Fedorca also asserts that the district court erroneously relied upon LaGuerre because he is not a criminal alien. LaGuerre, however, is irrelevant to the jurisdictional hurdle at issue in this case; sec. 1252(g) bars his petition. Merely distinguishing LaGuerre does not help Fedorca circumvent the statute.

Fedorca finally contends that our decision in Parra supports his claim of sec. 2241 jurisdiction. Parra held that sec. 1252(g) did not foreclose review under sec. 2241 of an alien's detention without the possibility of bail prior to the INS entering a final removal order against him. 172 F.3d at 956-57. In this case, Fedorca already is subject to deportation pursuant to the 1995 alternate order of deportation that the INS has sought to execute since 1996. As we concluded above, however, Fedorca has waived administrative review of that order. His pending BIA appeal concerns not the 1995 alternate order of deportation, but rather the IJ's 1998 decision finding him ineligible for suspension of deportation under NACARA.

The judgment of the district court dismissing Fedorca's habeas corpus petition for want of subject matter jurisdiction is Affirmed.


This section was repealed by IIRIRA. Since Fedorca's final deportation order was entered prior to the October 30, 1996, enactment of IIRIRA, his deportation proceedings are governed by IIRIRA rules, and thus sec. 1252b(e) (2) still applies to his case. See Sofinet v. INS, 188 F.3d 703, 706 (7th Cir. 1999).

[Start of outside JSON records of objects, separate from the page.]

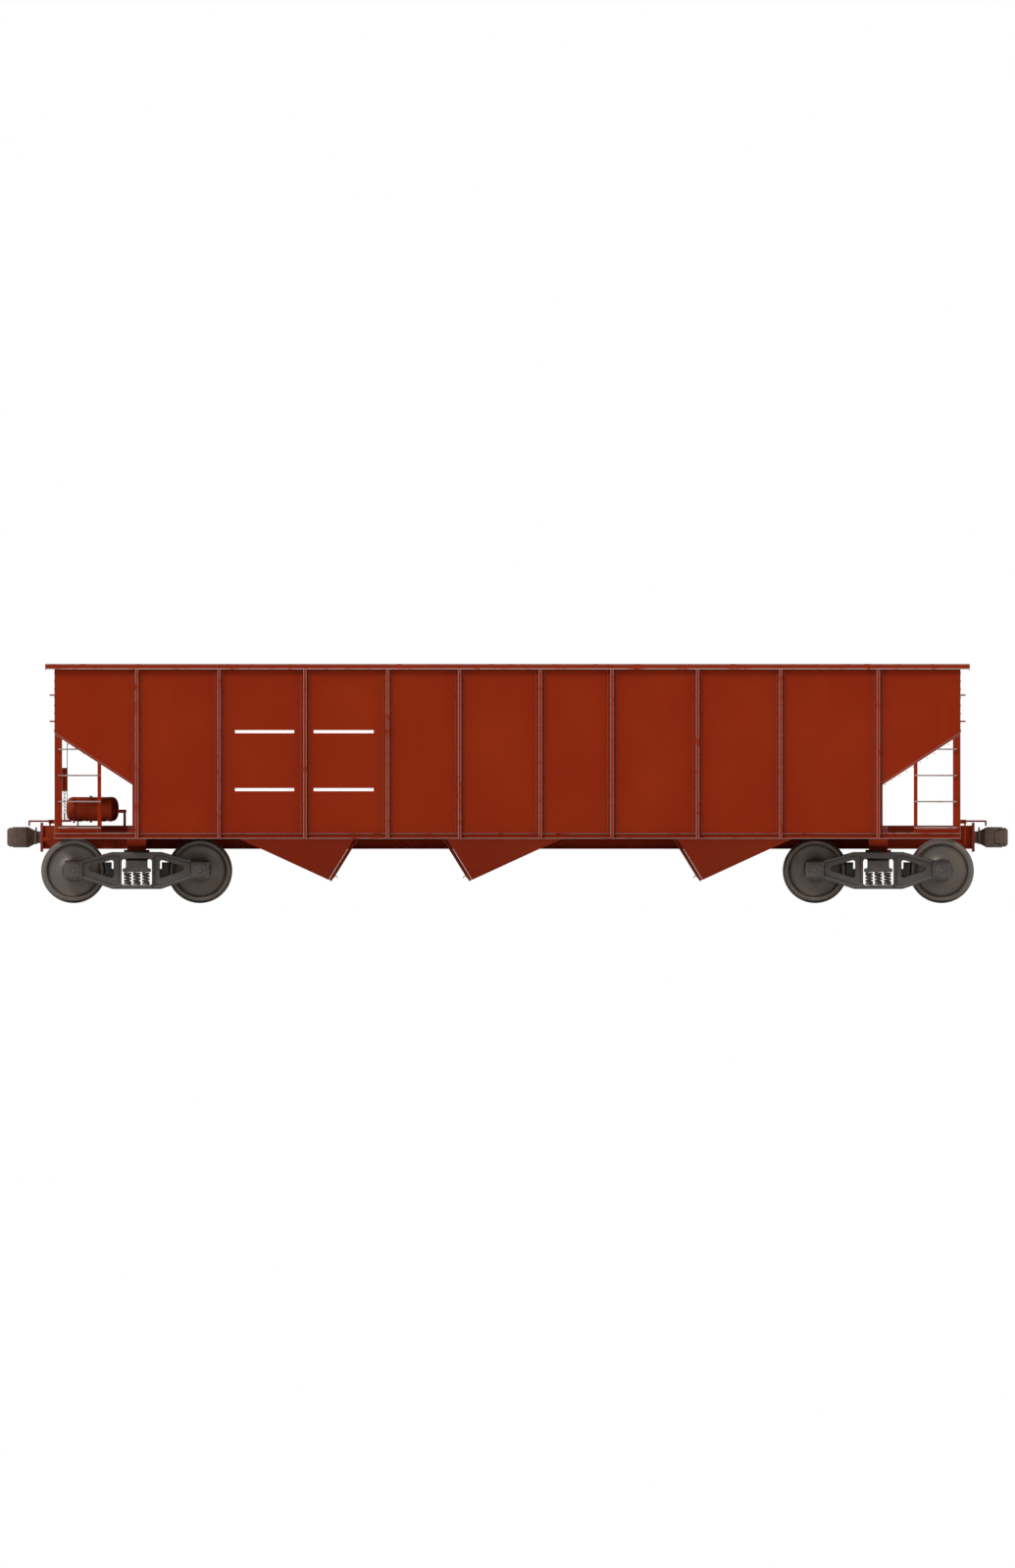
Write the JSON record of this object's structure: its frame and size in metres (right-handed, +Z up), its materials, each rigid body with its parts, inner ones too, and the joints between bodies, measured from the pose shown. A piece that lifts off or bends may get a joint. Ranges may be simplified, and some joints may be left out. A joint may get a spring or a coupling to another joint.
{
  "type": "open hopper wagon",
  "caption": "Open-top steel hopper rail wagon with ribbed sides, sloped ends, bottom outlet doors, knuckle couplers and two four-wheel trucks.",
  "frame": {"origin": "middle of the wagon's footprint, on the floor under the wheel flanges", "axes": "+X along the wagon towards end b, +Z up"},
  "size_m": [13.688, 3.15, 3.2739],
  "materials": {
    "body_paint": "flat mineral-red paint",
    "underframe_paint": "flat mineral-red paint",
    "load_sheets": "flat mineral-red paint, scoured",
    "truck_castings": "black-painted cast steel",
    "coupler_casting": "bare cast steel",
    "brake_gear_paint": "flat mineral-red paint",
    "spring_steel": "oiled spring steel",
    "axle_steel": "machined steel",
    "wheel_steel": "rolled steel, bright tread"
  },
  "bodies": {
    "car_body": {"center_sill": "underframe_paint", "sill_hood": "load_sheets", "side_sheet_left": "body_paint", "side_sheet_right": "body_paint", "side_posts_left": "body_paint", "side_posts_right": "body_paint", "side_sills": "body_paint", "top_chords": "body_paint", "end_caps": "body_paint", "end_sheets": "body_paint", "slope_sheet_a": "load_sheets", "slope_sheet_b": "load_sheets", "cross_ridge_a": "load_sheets", "cross_ridge_b": "load_sheets", "hopper_chute_1": "underframe_paint", "hopper_chute_2": "underframe_paint", "hopper_chute_3": "underframe_paint", "end_sills": "body_paint", "body_bolsters": "underframe_paint", "end_posts": "body_paint", "side_ladders": "body_paint", "end_rungs": "body_paint", "brake_platform": "body_paint", "hand_brake": "body_paint", "brake_cylinder": "brake_gear_paint", "air_reservoir": "brake_gear_paint", "control_valve": "brake_gear_paint", "train_pipe": "brake_gear_paint", "uncoupling_levers": "body_paint", "strikers": "underframe_paint"},
    "door_pair_1": {"hopper_door_1": "underframe_paint"},
    "door_pair_2": {"hopper_door_2": "underframe_paint"},
    "door_pair_3": {"hopper_door_3": "underframe_paint"},
    "coupler_a": {"coupler_a": "coupler_casting"},
    "knuckle_a": {"knuckle_a": "coupler_casting"},
    "truck_a": {"truck_bolster_a": "truck_castings", "side_frames_a": "truck_castings", "spring_groups_a": "spring_steel", "brake_beams_a": "truck_castings"},
    "coupler_b": {"coupler_b": "coupler_casting"},
    "knuckle_b": {"knuckle_b": "coupler_casting"},
    "truck_b": {"truck_bolster_b": "truck_castings", "side_frames_b": "truck_castings", "spring_groups_b": "spring_steel", "brake_beams_b": "truck_castings"},
    "wheelset_1": {"axle_1": "axle_steel", "wheels_1": "wheel_steel"},
    "wheelset_2": {"axle_2": "axle_steel", "wheels_2": "wheel_steel"},
    "wheelset_3": {"axle_3": "axle_steel", "wheels_3": "wheel_steel"},
    "wheelset_4": {"axle_4": "axle_steel", "wheels_4": "wheel_steel"}
  },
  "joints": [
    {"name": "truck_a_swivel", "type": "hinge", "parent": "car_body", "child": "truck_a", "pos_m": [-5.07, 0, 0.68], "axis": [0, 0, 1], "range_deg": [-6, 6]},
    {"name": "truck_b_swivel", "type": "hinge", "parent": "car_body", "child": "truck_b", "pos_m": [5.07, 0, 0.68], "axis": [0, 0, 1], "range_deg": [-6, 6]},
    {"name": "wheelset_1_spin", "type": "hinge", "parent": "truck_a", "child": "wheelset_1", "pos_m": [-5.9335, 0, 0.444], "axis": [0, 1, 0], "continuous": true},
    {"name": "wheelset_2_spin", "type": "hinge", "parent": "truck_a", "child": "wheelset_2", "pos_m": [-4.2065, 0, 0.444], "axis": [0, 1, 0], "continuous": true},
    {"name": "wheelset_3_spin", "type": "hinge", "parent": "truck_b", "child": "wheelset_3", "pos_m": [4.2065, 0, 0.444], "axis": [0, 1, 0], "continuous": true},
    {"name": "wheelset_4_spin", "type": "hinge", "parent": "truck_b", "child": "wheelset_4", "pos_m": [5.9335, 0, 0.444], "axis": [0, 1, 0], "continuous": true},
    {"name": "door_pair_1_hinge", "type": "hinge", "parent": "car_body", "child": "door_pair_1", "pos_m": [-2.08518, 0, 0.83813], "axis": [0, -1, 0], "range_deg": [0, 60]},
    {"name": "door_pair_2_hinge", "type": "hinge", "parent": "car_body", "child": "door_pair_2", "pos_m": [-0.84428, 0, 0.83813], "axis": [0, 1, 0], "range_deg": [0, 60]},
    {"name": "door_pair_3_hinge", "type": "hinge", "parent": "car_body", "child": "door_pair_3", "pos_m": [2.30718, 0, 0.83813], "axis": [0, 1, 0], "range_deg": [0, 60]},
    {"name": "coupler_a_swing", "type": "hinge", "parent": "car_body", "child": "coupler_a", "pos_m": [-5.78, 0, 0.901], "axis": [0, 0, 1], "range_deg": [-6, 6]},
    {"name": "knuckle_a_open", "type": "hinge", "parent": "coupler_a", "child": "knuckle_a", "pos_m": [-6.685, 0.105, 0.901], "axis": [0, 0, -1], "range_deg": [0, 45]},
    {"name": "coupler_b_swing", "type": "hinge", "parent": "car_body", "child": "coupler_b", "pos_m": [5.78, 0, 0.901], "axis": [0, 0, 1], "range_deg": [-6, 6]},
    {"name": "knuckle_b_open", "type": "hinge", "parent": "coupler_b", "child": "knuckle_b", "pos_m": [6.685, -0.105, 0.901], "axis": [0, 0, -1], "range_deg": [0, 45]}
  ]
}
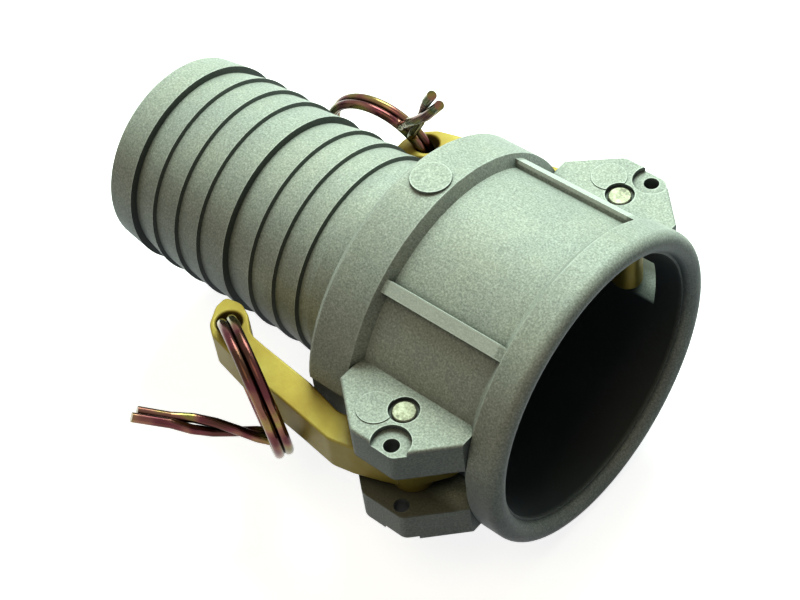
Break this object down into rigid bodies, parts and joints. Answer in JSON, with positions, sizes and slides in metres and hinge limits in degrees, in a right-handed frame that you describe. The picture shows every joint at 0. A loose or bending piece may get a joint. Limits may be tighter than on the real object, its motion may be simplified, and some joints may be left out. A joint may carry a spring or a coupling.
{
  "type": "cam and groove coupling",
  "caption": "Cam and groove hose coupler: a cast socket with a gasket, a barbed hose tail and two hinged cam arms, each with a wire pull ring.",
  "frame": {"origin": "centre of the mouth, in the plane of its rounded edge", "axes": "+X along the flow axis out of the mouth, +Z along the pivot pins, one arm on each side along Y"},
  "size_m": [0.1285, 0.1133, 0.0774],
  "materials": {
    "casting": "bead-blasted casting, fine grain",
    "gasket_rubber": "matt black",
    "pin_steel": "bright, lightly worn",
    "arm_brass": "satin, cast",
    "ring_wire": "yellow zinc plated, iridescent"
  },
  "bodies": {
    "coupler": {"coupler_body": "casting", "gasket": "gasket_rubber", "pivot_pin_left": "pin_steel", "pivot_pin_right": "pin_steel"},
    "left_arm": {"cam_arm_left": "arm_brass"},
    "right_arm": {"cam_arm_right": "arm_brass"},
    "left_ring": {"pull_ring_left": "ring_wire"},
    "right_ring": {"pull_ring_right": "ring_wire"}
  },
  "joints": [
    {"name": "arm_left", "type": "hinge", "parent": "coupler", "child": "left_arm", "pos_m": [-0.02305, 0.03715, 0], "axis": [0, 0, -1], "range_deg": [0, 128]},
    {"name": "arm_right", "type": "hinge", "parent": "coupler", "child": "right_arm", "pos_m": [-0.02305, -0.03715, 0], "axis": [0, 0, 1], "range_deg": [-3.6, 124.4]},
    {"name": "ring_left", "type": "hinge", "parent": "left_arm", "child": "left_ring", "pos_m": [-0.07665, 0.03265, 0], "axis": [0, 0, -1], "range_deg": [0, 157]},
    {"name": "ring_right", "type": "hinge", "parent": "right_arm", "child": "right_ring", "pos_m": [-0.07683, -0.03603, 0], "axis": [0, 0, -1], "range_deg": [0, 90]}
  ]
}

The statutory term "removal" has replaced the terms "deportation" and "exclusion" under the IIRIRA amendments. See Parra v. Perryman, 172 F.3d 954, 955 (7th Cir. 1999).


Fedorca argues in his reply brief--the only instance where he cites sec. 1252(g)--that sec. 1252(g) does not have the expansive effect "suggested by the government." But the government, curiously, did not suggest on appeal that either sec. 1252(g) or American-Arab applies to this case; the government did not cite American-Arab in its brief or at argument despite the fact that it raised the sec. 1252(g) bar in the district court.